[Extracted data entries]

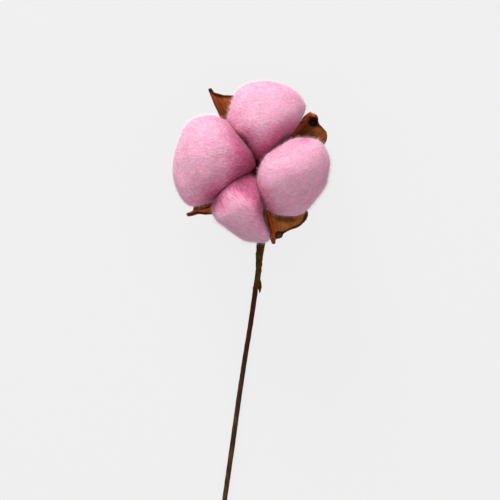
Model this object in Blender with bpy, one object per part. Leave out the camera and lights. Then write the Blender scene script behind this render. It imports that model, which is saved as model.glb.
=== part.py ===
"""A ripe cotton boll on its cut stalk, lying on a surface with its open face up.

The burr is the dry fruit wall: four woody valves joined at the receptacle. Four locks of cotton fill
the gaps between the valves. A small dry calyx sits under the receptacle, and the peduncle turns from
it to lie along -Y, where a slimmer stem carries on to the cut end.
"""

import math

import bmesh
import bpy
import numpy as np
from mathutils import Quaternion, Vector, noise
from mathutils.bvhtree import BVHTree

# Driving dimensions, in millimetres. Every position is measured on the surface from a corner of the
# top lock's flat spot, and the finished objects are moved so that REST_SPOT is the origin.
MM = 0.001
REST_SPOT = Vector((2.8, 0.6, 0.0))  # the middle of the flat spot that the top lock rests on
RECEPTACLE = Vector((-2.1, -27.3, 7.2))  # where the valves, the locks and the stalk meet
BOLL_AXIS = Vector((-0.18, 0.42, 0.89)).normalized()  # from the receptacle to the open face
HEART = RECEPTACLE + 19.0 * BOLL_AXIS  # the middle of the boll, which every valve faces
RECEPTACLE_RADIUS = 4.8
GAP = 0.35  # clear space between neighbouring pieces

# Each lock: its middle, its half sizes along its own axis, across it and out of it, and its turn
# about that axis in degrees.
LOCKS = {
    "lock_top": (Vector((0.4, -4.9, 15.1)), (17.2, 15.3, 18.0), -6.0),
    "lock_left": (Vector((-18.1, -16.7, 20.5)), (15.0, 18.8, 15.1), 0.0),
    "lock_bottom": (Vector((-5.6, -32.7, 22.5)), (15.7, 15.6, 13.0), 0.0),
    "lock_right": (Vector((8.4, -22.7, 28.0)), (16.8, 13.9, 14.6), 20.0),
}
# Where a lock is pressed flatter: the direction from its middle and the distance.
PRESSED = {
    "lock_top": (),
    "lock_left": (
        (Vector((-0.62, -0.78, 0.0)), 18.3),
        (Vector((0.45, -0.89, 0.0)), 11.5),
        (Vector((0.59, 0.81, 0.0)), 13.1),
    ),
    "lock_bottom": ((Vector((-0.7, -0.7, 0.0)), 12.2), (Vector((0.975, 0.22, 0.0)), 3.6)),
    "lock_right": (
        (Vector((0.98, -0.2, 0.0)), 12.6),
        (Vector((0.8, -0.6, 0.0)), 11.8),
        (Vector((-0.98, 0.2, 0.0)), 11.7),
    ),
}
LOCK_DETAIL = 4  # icosphere subdivisions
LOCK_LUMP = 0.06  # height of the soft lumps in the cotton, as a share of its size
LOCK_LUMP_SIZE = 9.0  # their width
LOCK_SEAM = 0.03  # how much nearer to its own lock than to the next one a point must be
LOCK_STEEPNESS = 1.5  # the most that a lock's radius grows per millimetre along it

# Each valve: how far the locks that its septum holds apart stay from the septum's middle plane, its
# midline from the receptacle to the tip, then for the clockwise and the counterclockwise half, seen
# from above, its width, how far it folds back in degrees, the places along the midline where its
# shoulder starts and where it has narrowed to the beak, and how far its margin sweeps forward.
VALVES = {
    "upper_left": (
        {},
        ((-7.5, -16.5, 2.1), (-15.4, -1.5, 2.5), (-21.2, 9.9, 8.3)),
        ((12.5, -8.0, (0.77, 0.95), 0.0), (8.5, 10.0, (0.46, 0.64), 0.0)),
    ),
    "upper_right": (
        {"lock_right": 0.4, "lock_top": -1.7},
        ((1.5, -19.5, 9.5), (6.9, -10.6, 14.0), (12.3, -2.7, 16.8), (15.6, 0.0, 18.0)),
        ((14.0, -4.0, (0.7, 1.08), 5.0), (7.0, 25.0, (0.66, 0.84), 0.0)),
    ),
    "lower_right": (
        {"lock_right": 0.4},
        ((-1.5, -31.0, 12.5), (0.0, -37.5, 19.0), (2.4, -46.5, 26.0)),
        ((7.0, 20.0, (0.52, 0.7), 0.0), (15.0, 0.0, (0.76, 0.94), 0.0)),
    ),
    "lower_left": (
        {},
        ((-11.0, -30.5, 6.5), (-21.0, -33.6, 9.5), (-28.6, -36.2, 15.0)),
        ((9.0, 0.0, (0.66, 0.84), 0.0), (7.0, 20.0, (0.48, 0.66), 0.0)),
    ),
}
VALVE_ROOT = 3.0  # how far from the receptacle's middle a valve starts
VALVE_ROWS = 20
VALVE_THICKNESS = (1.35, 0.8)  # by the midline, at the margin
VALVE_CUP = (-14.0, 40.0)  # slope of a half by the midline and at the margin, in degrees
VALVE_WIDEST = 0.5  # place of the widest row along the midline
VALVE_ROOT_WIDTH = 0.36  # width at the receptacle, of the widest
BEAK_WIDTH = (1.3, 0.5)  # half width of the beak past the shoulders, at its root and its tip
SEPTUM_HEIGHT = 3.0  # of the ridge along the inside of a valve, at its highest
SEPTUM_HALF_WIDTH = (1.1, 0.8)  # at its foot, at its crest
HALF_STEPS = (0.0, 0.16, 0.34, 0.52, 0.7, 0.86, 1.0)  # points across half a valve
ROLLED = {  # where the wall has rolled up on itself as it dried: the middle of the roll, its radii
    "rolled_tip": (Vector((16.6, -1.6, 17.6)), Vector((1.5, 1.7, 1.3))),
    "rolled_margin": (Vector((4.2, -43.6, 24.2)), Vector((1.5, 1.5, 1.3))),
}

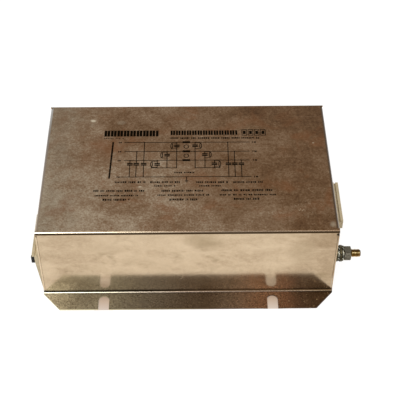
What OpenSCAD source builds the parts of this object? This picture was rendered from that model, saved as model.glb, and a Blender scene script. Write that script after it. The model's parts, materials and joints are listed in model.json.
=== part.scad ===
// Three-phase power line filter in a folded sheet-steel case.
// Origin: centre of the case's footprint, on the mounting plane.
// -X is the line end, +X the load end with the earth stud, -Y the front, +Z up.

/* [Case] */
// Length of the case over its two end walls
case_l = 210; // [200:1:230]
// Depth of the case over its front and back walls
case_d = 133; // [130:1:150]
// Height of the case above the mounting plane
case_h = 65; // [63:1:75]
// Thickness of the sheet steel
sheet = 1; // [0.8:0.1:1.2]
// Outer radius of the folds
fold_r = 2.6; // [1.6:0.1:2.8]

/* [Mounting flanges] */
// How far each flange stands out from its wall
flange_w = 16; // [15:0.5:22]
// How much of the flange's edge each corner cut takes off
flange_cut = 12.5; // [8:0.5:18]
// Distance between the two slots of a flange
slot_pitch = 122; // [100:1:140]
// Width of a slot
slot_w = 7.6; // [6.4:0.1:9]
// Metal left between the wall and the round end of a slot
slot_land = 4; // [3:0.5:6]

/* [Terminal blocks] */
// Distance between neighbouring poles
pole_pitch = 12.7; // [12:0.1:13]
// Front end of the line block, measured from the middle of the case
line_block_y = -62.7; // [-63.2:0.1:-20]
// Front end of the load block, measured from the middle of the case
load_block_y = -32; // [-35:0.5:10]
// How far the line block stands out of its end wall
line_proud = 5.4; // [4:0.1:6]
// How far the load block stands out of its end wall
load_proud = 8.4; // [6:0.1:9]
// Height of the block's top edge
block_top = 38; // [37:0.1:39]

/* [Earth stud] */
// Distance of the stud behind the front wall's face
stud_inset = 8; // [7:0.5:14]
// Height of the stud's axis
stud_z = 32.6; // [28:0.1:36]
// How far the stud stands out of the end wall
stud_out = 18.2; // [15:0.1:24]
// Thread diameter
stud_d = 6; // [6:0.5:6]

/* [Choke] */
// Outer diameter of the ring core
core_od = 60; // [54:1:60]
// Inner diameter of the ring core
core_id = 32; // [30:1:32]
// Height of the ring core
core_h = 22; // [18:1:26]
// Turns in each of the three windings
turns = 11; // [6:1:11]
// Diameter of the enamelled winding wire
wire_d = 2; // [1.4:0.1:2]

/* [Circuit board] */
// Board length along the case
board_l = 168; // [160:1:168]
// Board depth across the case
board_d = 122; // [114:1:122]
// Height of the spacers that carry the board
spacer_h = 8.4; // [7:0.2:10]

/* [Hidden] */
$fn = 48;
eps = 0.01;
ends = ["line", "load"];
poles = [1:3];
washers = [1:2];
half_l = case_l / 2;
half_d = case_d / 2;
inner_r = fold_r - sheet;
flange_y = half_d + flange_w;
seam = 0.25;
// Height of the relief notch under each upper corner's fold
corner_notch = 1.4;
window_gap = 0.2;

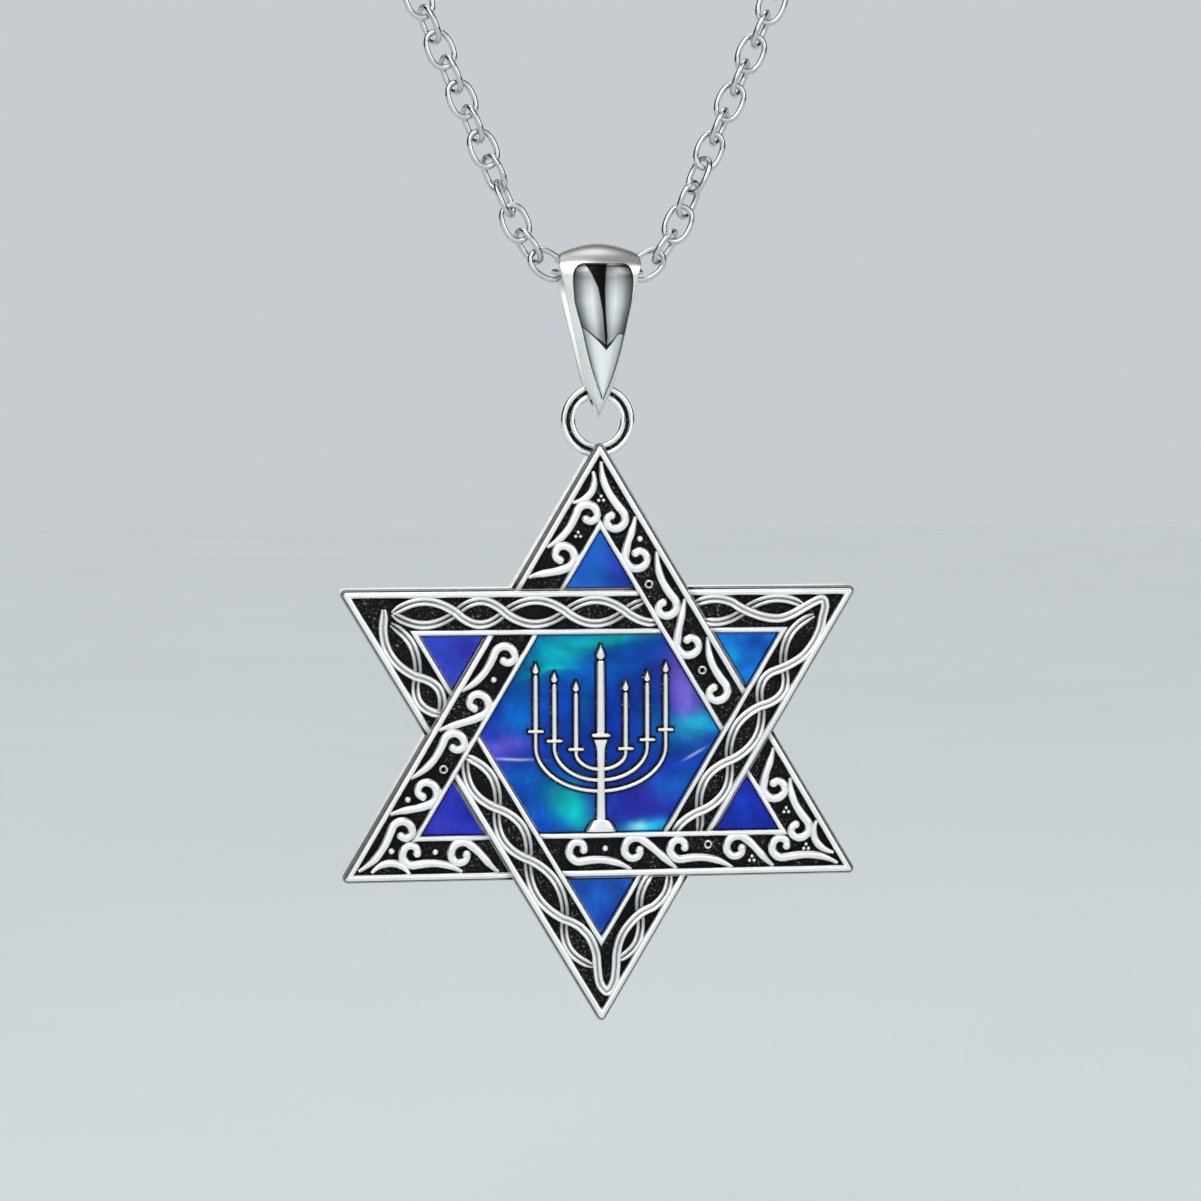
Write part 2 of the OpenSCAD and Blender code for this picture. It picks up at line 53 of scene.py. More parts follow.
X, Y, Z = Vector((1, 0, 0)), Vector((0, 1, 0)), Vector((0, 0, 1))

# The star's plane, as in the part's source: x across, y up, and a level towards the viewer
STAR_W, STAR_H, SIDE_RISE = 22, 24.8, 6.25
BAR_W, OUTER_RIM, INNER_RIM = 2, 0.38, 0.26
CHANNEL_W = BAR_W - OUTER_RIM - INNER_RIM
TIP_R, LEAST_TIP_R = 0.22, 0.012
FLOOR, BACK, POCKET_FLOOR, INLAY_TOP = 0.55, -0.9, -0.16, 0.68
BAIL_POINT = Vector((0, -52, -118))
STAR_CENTRE = Vector((0, -52, -137.495))
RING_CENTRE = Vector((0, -52, -124.115))

# Scrolls that curl down and up: place and depth of the tail's end and of the spiral's middle, as shares of
# the bar and its channel, and the spiral's radius as a share of the channel
SCROLLS_DOWN = [
    (0.04, 0.06, 0.149, 0.65, 0.38), (0.246, 0, 0.347, 0.66, 0.38), (0.442, 0, 0.542, 0.65, 0.38),
    (0.766, 0.03, 0.86, 0.64, 0.38)]
SCROLLS_UP = [
    (0.166, 0.02, 0.237, 0.6, 0.41), (0.354, 0, 0.435, 0.6, 0.41), (0.697, 0, 0.767, 0.57, 0.41)]
SCROLL_W, SCROLL_TOP, SCROLL_TAIL_TOP, SCROLL_BALL_R = 0.39, 0.872, 0.79, 0.21
# First angle, turn, direction in which the tail leaves, and the sense of the turn
DOWN_SPIRAL = (100, 280, (0.85, 0.5), 1)
UP_SPIRAL = (235, 305, (0.8, 0.6), -1)
# How much of its radius a spiral loses, and how late
SPIRAL_CLOSE, SPIRAL_LATE = 0.62, 1.3
# The leaf at the bar's end, as the four points of its curve
LEAF = [(0.866, 0), (0.885, 0.45), (0.915, 0.45), (0.938, 0.06)]
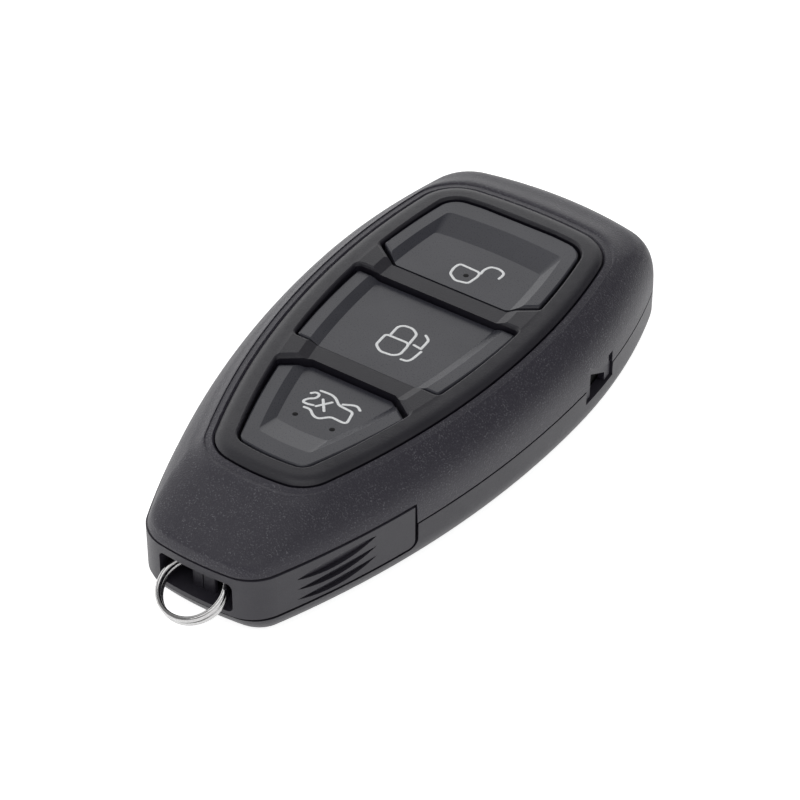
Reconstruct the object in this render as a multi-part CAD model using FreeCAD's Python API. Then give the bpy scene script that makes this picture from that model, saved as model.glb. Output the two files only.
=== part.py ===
import FreeCAD, Part
import math
import os
from collections import namedtuple

V = FreeCAD.Vector

# Keyless car fob, all sizes in millimetres. +Y runs from the ring end to the wide end,
# +X to the right, +Z up. The origin is on the flat back, under the middle of the length.

# Body plan, at the parting line
body_length = 80.0
body_width = 39.4
widest_y = 12.8
near_flank_radius = 121.5
far_flank_radius = 74.0
near_end_radius = 42.0
far_end_radius = 47.0
corner_radius = 5.3

# Heights of the outside
parting_z = 7.0
land_z = 14.6
seam_z = 14.8
rim_z = 15.5
band_low_z = 3.8
band_top_z = 9.75

# Rounding of the back edge
flank_back_radius = 4.0
near_back_radius = 5.0
far_back_radius = 3.5

# Walls and gaps
cover_wall = 1.4
top_wall = 1.3
roof_drop = 1.2
parting_gap = 0.28
band_gap = 0.2
band_low_gap = 0.4
seam_gap = 0.12
inner_gap = 0.3

# Button panel, whose outline is the seam in the front cover
panel_half_width = 14.69
panel_widest_y = 11.0
panel_near_y = -28.1
panel_far_y = 32.05
panel_near_flank = 98.0
panel_far_flank = 87.0
panel_near_end = 29.0
panel_far_end = 69.0
panel_near_corner = 4.9
panel_far_corner = 6.1
land_width = 1.05
seam_chamfer = 0.25
border = 2.8
crown_steps = ((0.5, 0.5), (1.4, 0.85))
panel_underside_z = 13.2
panel_flange_z = 11.9
panel_flange_height = 0.7
panel_flange_lip = 0.35

# Bays for the three button caps: near and far edge
unlock_bay = (12.65, 29.05)
lock_bay = (-5.4, 10.2)
boot_bay = (-25.35, -7.85)
bay_corner = (3.4, 2.4)
bay_edge_radius = 0.7
least_radius = 0.3

# Rounded rims, in steps: how far off the bay's wall, and how far down from the rim
bay_rim = ((0.4, 0.0), (0.13, 0.13), (0.0, 0.4))
cap_rim = ((0.25, 0.0), (0.08, 0.08), (0.0, 0.25))

# Shallow dish that runs across the panel and the caps
dish_half_width = 9.8
dish_near_y = -22.3
dish_far_y = 26.0
dish_side_slope = 1.3
dish_near_slope = 3.5
dish_far_slope = 4.0
dish_depth = 0.55
dish_edge_corner = 0.8
dish_floor_corner = 0.6
dish_top_corner = 1.0

# Button caps: each sits a little under the rim and tips down towards its far edge
cap_travel = 0.4
unlock_gap = 0.35
lock_gap = 0.3
boot_gap = 0.3
unlock_drop = 0.05
lock_drop = 0.25
boot_drop = 0.25
unlock_tilt = 1.2
lock_tilt = 2.2
boot_tilt = 2.2
cap_flange_lip = 0.6
cap_flange_height = 0.6
cap_play = 0.1
cap_wall = 1.0
cap_roof = 1.1
cap_stem_radius = 1.8
pad_clearance = 0.05

# Keypad, switches and circuit board
board_z = 9.0
board_thickness = 0.8
board_gap = 0.5
board_near_y = -31.5
switch_size = 4.5
switch_height = 1.1
switch_dome = 0.2
switch_dome_radius = 1.1
switch_pad_gap = 0.15
keypad_thickness = 0.5
keypad_pad_radius = 2.6
keypad_skirt = 1.0
keypad_inset = 0.5

# Coin cell and its contacts
cell_radius = 10.0
cell_height = 3.2
cell_y = 24.0
cell_rim = 0.35
contact_width = 6.0
contact_length = 13.0
contact_thickness = 0.25
contact_gap = 0.05

# Small parts on the board
chip_size = 6.0
chip_height = 0.9
crystal_length = 5.0
crystal_width = 3.2
crystal_height = 1.0
antenna_size = 11.0
antenna_height = 3.0
antenna_y = -3.0
transponder_length = 12.0
transponder_width = 3.4
transponder_height = 2.8
transponder_y = -18.0
capacitor_size = 1.6
capacitor_count = 5
capacitor_pitch = 2.6
chip_corner = (5.0, 9.0)
crystal_corner = (-10.0, 10.0)
capacitor_corner = (6.0, -10.0)
antenna_groove = 0.6
transponder_groove = 0.5
coil_flange = 0.5

# Chassis under the board
chassis_floor_z = 4.2
chassis_floor = 0.8
chassis_wall = 1.0

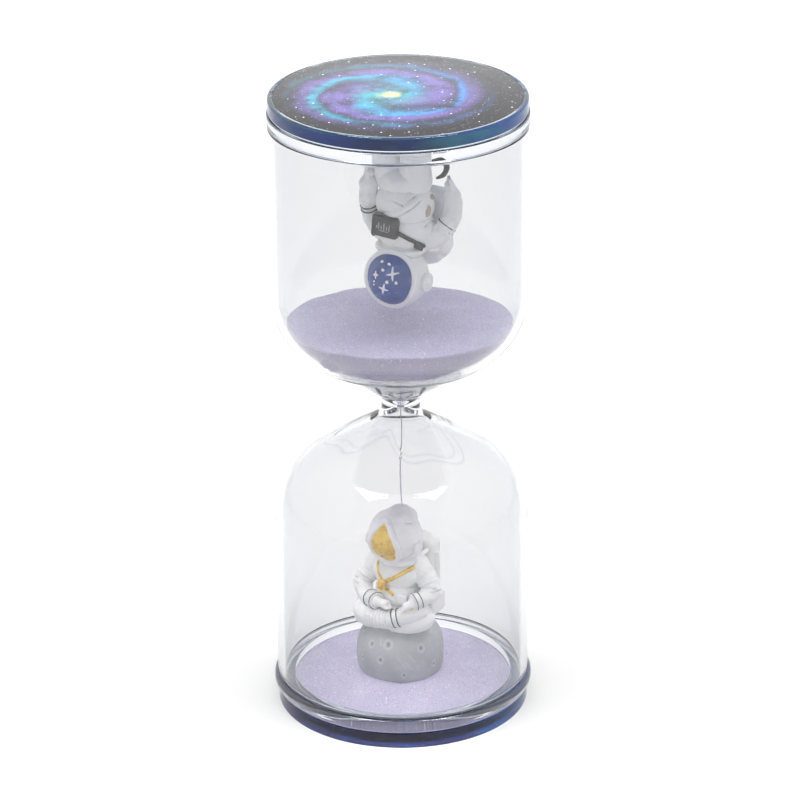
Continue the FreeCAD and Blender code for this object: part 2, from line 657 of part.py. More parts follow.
def main():
    fill_sheet()
    glass_body, bore = glass()
    pieces = [glass_body] + closed_end(LOWER) + closed_end(UPPER)
    seated = seated_figure()
    named = {piece.Label: piece for piece in seated}
    pieces += seated + hanging_figure()
    pieces += [sand_in_shoulder(bore), sand_on_disc(named["moon_base"]), sand_in_air(named["hood"])]
    doc.recompute()
    problems = faults(pieces)
    if problems:
        raise RuntimeError("; ".join(problems))
    os.makedirs("parts", exist_ok=True)
    for piece in pieces:
        piece.Shape.exportStep(f"parts/{piece.Label}.step")
    print(f"{len(pieces)} pieces written")


main()
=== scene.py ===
import math
import random

import bmesh
import bpy
import numpy as np
from mathutils import Euler, Matrix, Vector, noise
from mathutils.bvhtree import BVHTree


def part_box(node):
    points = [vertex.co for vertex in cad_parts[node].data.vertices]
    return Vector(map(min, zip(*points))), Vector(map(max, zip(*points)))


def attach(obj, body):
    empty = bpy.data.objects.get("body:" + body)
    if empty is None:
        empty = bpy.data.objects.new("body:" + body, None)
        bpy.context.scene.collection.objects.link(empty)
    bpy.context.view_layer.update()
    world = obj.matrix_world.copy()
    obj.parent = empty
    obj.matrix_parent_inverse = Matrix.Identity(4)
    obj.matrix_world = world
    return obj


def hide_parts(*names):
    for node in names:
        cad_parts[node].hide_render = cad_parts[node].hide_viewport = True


# The looks of a space hourglass: a flame-worked glass body between two printed clear discs, lilac sand, an
# astronaut seated on a moon in the lower bulb and another that hangs from the lid by its boots.
# Shapes are made in millimetres, figures in an upright frame of their own that faces -Y, and each finished
# mesh is then taken to its place in metres.

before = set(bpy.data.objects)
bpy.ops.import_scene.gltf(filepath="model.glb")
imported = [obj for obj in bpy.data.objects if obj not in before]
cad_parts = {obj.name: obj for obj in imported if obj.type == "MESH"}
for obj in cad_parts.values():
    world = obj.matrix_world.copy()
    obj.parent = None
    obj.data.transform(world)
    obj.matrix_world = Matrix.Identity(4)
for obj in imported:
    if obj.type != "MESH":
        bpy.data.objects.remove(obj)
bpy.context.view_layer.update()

MM = 0.001
TURNS = 192


def box_mm(node):
    """Lowest and highest corner of a CAD node, in millimetres."""
    low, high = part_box(node)
    return low / MM, high / MM


# ---------------------------------------------------------------- sizes, read from the frame or fitted to it

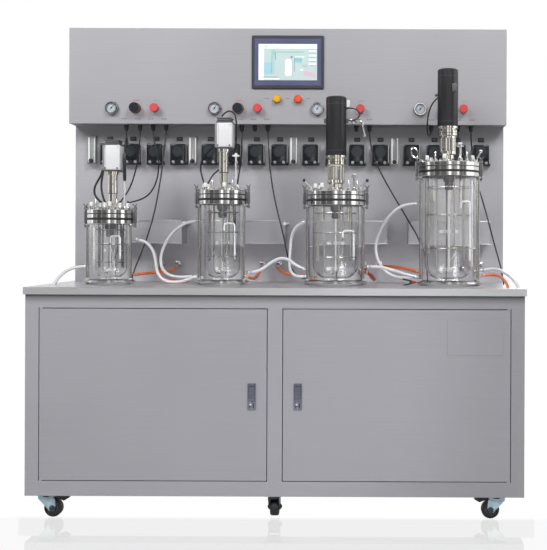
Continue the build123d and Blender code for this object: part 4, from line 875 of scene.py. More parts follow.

• EXERCISE DIRECTIONS
Retype exactly, and only, the lines from the one containing "problems = faults(pieces)" through the one containing "obj.parent = None", both included.

• SOLUTION TO THE EXERCISE
    problems = faults(pieces)
    if problems:
        raise RuntimeError("; ".join(problems))
    os.makedirs("parts", exist_ok=True)
    for piece in pieces:
        piece.Shape.exportStep(f"parts/{piece.Label}.step")
    print(f"{len(pieces)} pieces written")


main()
=== scene.py ===
import math
import random

import bmesh
import bpy
import numpy as np
from mathutils import Euler, Matrix, Vector, noise
from mathutils.bvhtree import BVHTree


def part_box(node):
    points = [vertex.co for vertex in cad_parts[node].data.vertices]
    return Vector(map(min, zip(*points))), Vector(map(max, zip(*points)))


def attach(obj, body):
    empty = bpy.data.objects.get("body:" + body)
    if empty is None:
        empty = bpy.data.objects.new("body:" + body, None)
        bpy.context.scene.collection.objects.link(empty)
    bpy.context.view_layer.update()
    world = obj.matrix_world.copy()
    obj.parent = empty
    obj.matrix_parent_inverse = Matrix.Identity(4)
    obj.matrix_world = world
    return obj


def hide_parts(*names):
    for node in names:
        cad_parts[node].hide_render = cad_parts[node].hide_viewport = True


# The looks of a space hourglass: a flame-worked glass body between two printed clear discs, lilac sand, an
# astronaut seated on a moon in the lower bulb and another that hangs from the lid by its boots.
# Shapes are made in millimetres, figures in an upright frame of their own that faces -Y, and each finished
# mesh is then taken to its place in metres.

before = set(bpy.data.objects)
bpy.ops.import_scene.gltf(filepath="model.glb")
imported = [obj for obj in bpy.data.objects if obj not in before]
cad_parts = {obj.name: obj for obj in imported if obj.type == "MESH"}
for obj in cad_parts.values():
    world = obj.matrix_world.copy()
    obj.parent = None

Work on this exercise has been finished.